**Exercise description**
Return the material below in full and exactly.
** START Collected data **
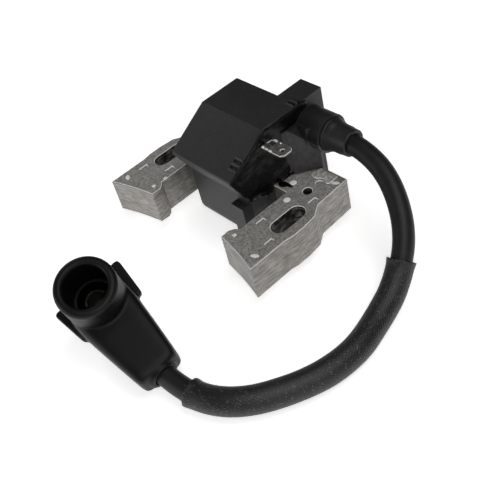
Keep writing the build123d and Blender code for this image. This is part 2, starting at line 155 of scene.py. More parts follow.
def mottle(tree, place, size, hex_low, hex_high, low=0.3, high=0.7, **pattern):
    """Grains run between two colours; gives the noise and the colour."""
    fac = grains(tree, place, size, **pattern)
    return fac, run_colours(tree, fac, hex_low, hex_high, low, high)


def blend_colours(tree, kind, amount, one, other):
    """Mixes two colours; the amount is a number or another node's output."""
    mix = add_node(tree, "ShaderNodeMix", data_type="RGBA", blend_type=kind)
    for index, value in ((0, amount), (6, one), (7, other)):
        if isinstance(value, bpy.types.NodeSocket):
            tree.links.new(value, mix.inputs[index])
        else:
            mix.inputs[index].default_value = value
    return mix.outputs[2]


def raise_bump(tree, shader, height, distance, strength=1.0, under=None):
    """Bump of that many mm on the shader, over an earlier bump if there is one."""
    links = {"Height": height, "Distance": distance * mm, "Strength": strength}
    bump = add_node(tree, "ShaderNodeBump", links)
    if under is not None:
        tree.links.new(under.outputs["Normal"], bump.inputs["Normal"])
    tree.links.new(bump.outputs["Normal"], shader.inputs["Normal"])
    return bump


def vary_roughness(tree, shader, fac, low, high):
    """Roughness that follows a pattern between two values."""
    spread = add_node(tree, "ShaderNodeMapRange", {"Value": fac, "To Min": low, "To Max": high})
    tree.links.new(spread.outputs["Result"], shader.inputs["Roughness"])


def mottled_material(name, surface, size, hexes, bump, rough=None, **pattern):
    """A material of mottled colour; surface is its roughness, metallic and IOR."""
    material, tree, shader, place = new_material(name, *surface)
    fac, colour = mottle(tree, place, size, *hexes, **pattern)
    tree.links.new(colour, shader.inputs["Base Color"])
    if rough:
        vary_roughness(tree, shader, fac, *rough)
    raise_bump(tree, shader, fac, bump)
    return material


def new_piece(name, form, materials, slot, *stands_for, sharp=35.0):
    """Makes a mesh in millimetres into a piece that rides on the coil and stands for CAD nodes."""
    if isinstance(form, bmesh.types.BMesh):
        bmesh.ops.recalc_face_normals(form, faces=form.faces)
        mesh = bpy.data.meshes.new(name)
        form.to_mesh(mesh)
        form.free()
    else:
        mesh = form
        mesh.materials.clear()
    mesh.transform(Matrix.Scale(mm, 4))
    for material in materials:
        mesh.materials.append(material)
    mesh.shade_smooth()
    mesh.set_sharp_from_angle(angle=math.radians(sharp))
    piece = bpy.data.objects.new(name, mesh)
    scene.collection.objects.link(piece)
    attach(piece, "root")
    if stands_for:
        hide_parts(*stands_for)
    return piece


def keep_node(node, material):
    """A CAD node whose shape is right gets its finish."""
    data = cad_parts[node].data
    data.materials.clear()
    data.materials.append(material)


def arc(centre, radius, start, stop, steps):
    """Points along an arc, angles in degrees."""
    angles = [math.radians(start + (stop - start) * i / steps) for i in range(steps + 1)]
    return [Vector(centre) + radius * Vector((math.cos(a), math.sin(a))) for a in angles]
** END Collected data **
**Solved exercise**
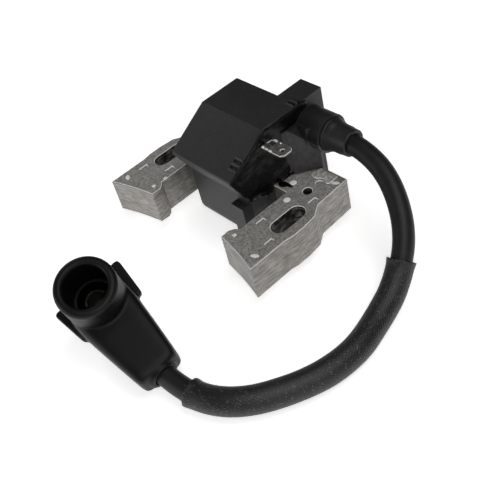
Keep writing the build123d and Blender code for this image. This is part 2, starting at line 155 of scene.py. More parts follow.
def mottle(tree, place, size, hex_low, hex_high, low=0.3, high=0.7, **pattern):
    """Grains run between two colours; gives the noise and the colour."""
    fac = grains(tree, place, size, **pattern)
    return fac, run_colours(tree, fac, hex_low, hex_high, low, high)


def blend_colours(tree, kind, amount, one, other):
    """Mixes two colours; the amount is a number or another node's output."""
    mix = add_node(tree, "ShaderNodeMix", data_type="RGBA", blend_type=kind)
    for index, value in ((0, amount), (6, one), (7, other)):
        if isinstance(value, bpy.types.NodeSocket):
            tree.links.new(value, mix.inputs[index])
        else:
            mix.inputs[index].default_value = value
    return mix.outputs[2]


def raise_bump(tree, shader, height, distance, strength=1.0, under=None):
    """Bump of that many mm on the shader, over an earlier bump if there is one."""
    links = {"Height": height, "Distance": distance * mm, "Strength": strength}
    bump = add_node(tree, "ShaderNodeBump", links)
    if under is not None:
        tree.links.new(under.outputs["Normal"], bump.inputs["Normal"])
    tree.links.new(bump.outputs["Normal"], shader.inputs["Normal"])
    return bump


def vary_roughness(tree, shader, fac, low, high):
    """Roughness that follows a pattern between two values."""
    spread = add_node(tree, "ShaderNodeMapRange", {"Value": fac, "To Min": low, "To Max": high})
    tree.links.new(spread.outputs["Result"], shader.inputs["Roughness"])


def mottled_material(name, surface, size, hexes, bump, rough=None, **pattern):
    """A material of mottled colour; surface is its roughness, metallic and IOR."""
    material, tree, shader, place = new_material(name, *surface)
    fac, colour = mottle(tree, place, size, *hexes, **pattern)
    tree.links.new(colour, shader.inputs["Base Color"])
    if rough:
        vary_roughness(tree, shader, fac, *rough)
    raise_bump(tree, shader, fac, bump)
    return material


def new_piece(name, form, materials, slot, *stands_for, sharp=35.0):
    """Makes a mesh in millimetres into a piece that rides on the coil and stands for CAD nodes."""
    if isinstance(form, bmesh.types.BMesh):
        bmesh.ops.recalc_face_normals(form, faces=form.faces)
        mesh = bpy.data.meshes.new(name)
        form.to_mesh(mesh)
        form.free()
    else:
        mesh = form
        mesh.materials.clear()
    mesh.transform(Matrix.Scale(mm, 4))
    for material in materials:
        mesh.materials.append(material)
    mesh.shade_smooth()
    mesh.set_sharp_from_angle(angle=math.radians(sharp))
    piece = bpy.data.objects.new(name, mesh)
    scene.collection.objects.link(piece)
    attach(piece, "root")
    if stands_for:
        hide_parts(*stands_for)
    return piece


def keep_node(node, material):
    """A CAD node whose shape is right gets its finish."""
    data = cad_parts[node].data
    data.materials.clear()
    data.materials.append(material)


def arc(centre, radius, start, stop, steps):
    """Points along an arc, angles in degrees."""
    angles = [math.radians(start + (stop - start) * i / steps) for i in range(steps + 1)]
    return [Vector(centre) + radius * Vector((math.cos(a), math.sin(a))) for a in angles]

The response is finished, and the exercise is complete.